Enron Mail

From:vince.kaminski@enron.com
To:tanya.tamarchenko@enron.com
Subject:Re: looking for "Fat Tails" in time-series for NGI-SOCAL
Cc:naveen.andrews@enron.com, vince.kaminski@enron.com, vladimir.gorny@enron.com
Bcc:naveen.andrews@enron.com, vince.kaminski@enron.com, vladimir.gorny@enron.com
Date:Mon, 13 Nov 2000 02:31:00 -0800 (PST)

Tanya, Naveen,

Just a thought. Changes in the portfolio values may combine both the changes
of prices and positions.
This happens if one tracks changes in the value of our historical gas
portfolio. A big jump in
the volumetric position from day to day, combined with a moderate price
movement may produce an
observation that looks artificially big.

If the volumetric position was frozen, it's just a scaling factor and there
should be
no discrepancy between your numbers. Of course, the correct approach
is to separate the price process from the position changes.

Vince






Tanya Tamarchenko
11/13/2000 08:38 AM
To: Naveen Andrews/Corp/Enron@ENRON
cc: Vince J Kaminski/HOU/ECT@ECT, Vladimir Gorny/HOU/ECT@ECT
Subject: Re: looking for "Fat Tails" in time-series for NGI-SOCAL

Naveen,
I am trying to answer the question: what is the appropriate stochastic
process to model the behavior
of commodities' prices in our VAR model. So what I do care about is the
behavior of log-returns.
Any help is appreciated.

Tanya.




Naveen Andrews@ENRON
11/10/2000 04:35 PM
To: Tanya Tamarchenko/HOU/ECT@ECT
cc: Vince J Kaminski/HOU/ECT@ECT, Vladimir Gorny/HOU/ECT@ECT
Subject: Re: looking for "Fat Tails" in time-series for NGI-SOCAL

Tanya,
We care about PORTFOLIO VALUE CHANGES, not log-returns of a
single contract, which has extremes in the behavior and can be fit to a
fat-tailed distribution. A 1.20 basis move, with 500 BCF position, is an
extreme event, anyway you slice it.In the literature, as elsewhere, I agree
for a single contract log-returns, they don't divide by vols.

Regards
Naveen



Tanya Tamarchenko@ECT
11/10/2000 04:17 PM
To: Naveen Andrews/Corp/Enron@ENRON
cc: Vince J Kaminski/HOU/ECT@ECT, Vladimir Gorny/HOU/ECT@ECT

Subject: Re: looking for "Fat Tails" in time-series for NGI-SOCAL

Naveen,

I got NGI-SOCAL prices for prompt, prompt+1,...,prompt+59 contracts.
For each contract I calculated moving average based on 21 log-returns as
well as moving volatility.

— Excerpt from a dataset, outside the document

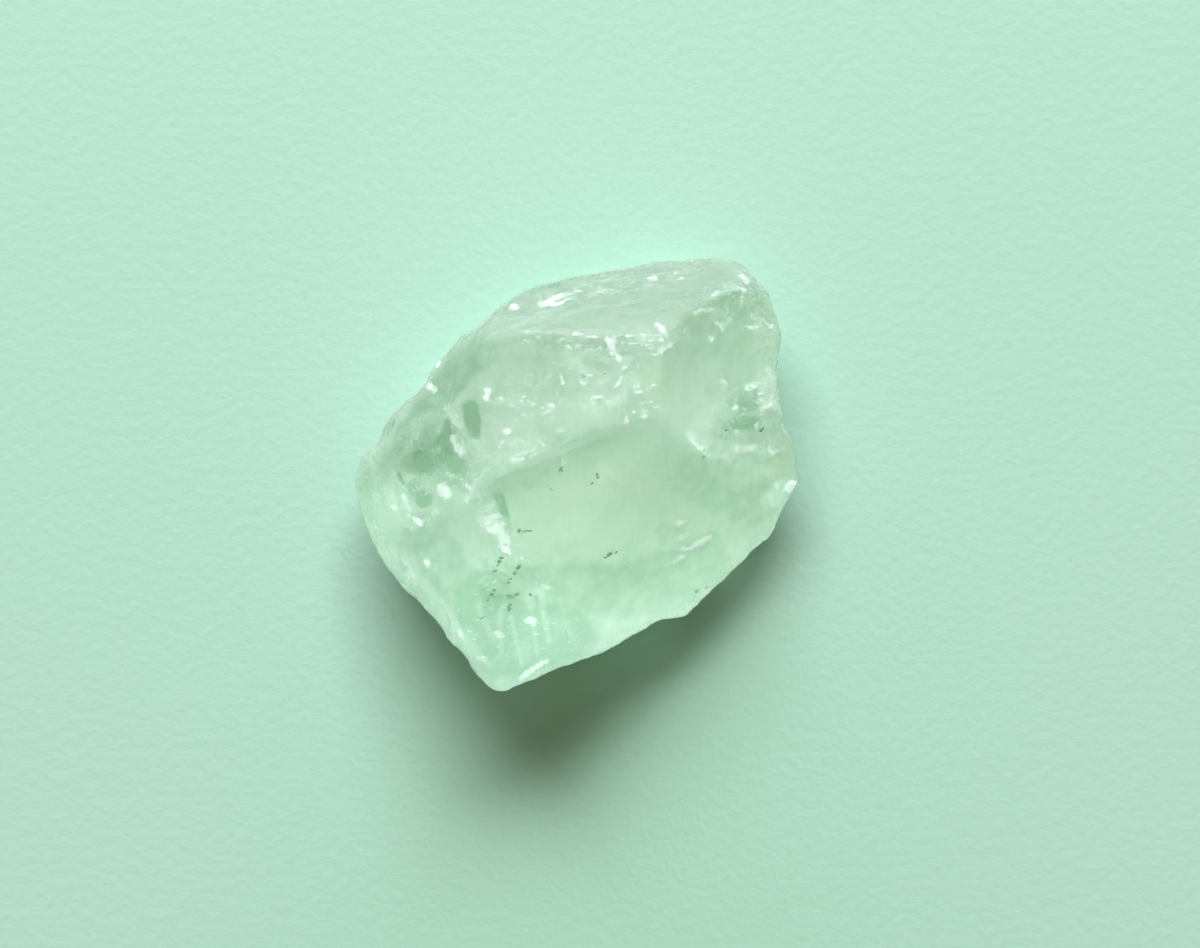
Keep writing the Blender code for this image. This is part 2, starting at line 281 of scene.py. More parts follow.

Then I calculated normalized log-returns:

[ return(t)-ave(t) ] / vol(t)

and compared the results to normal distribution.

I COULD NOT FIND Fat Tails!

Volatility changes a lot from day to day, so when people look at
log-returns (not normalized) it seems that there fat tails (big spikes, large
returns more frequent than normal),
which comes from the fact that volatility is not constant (at all).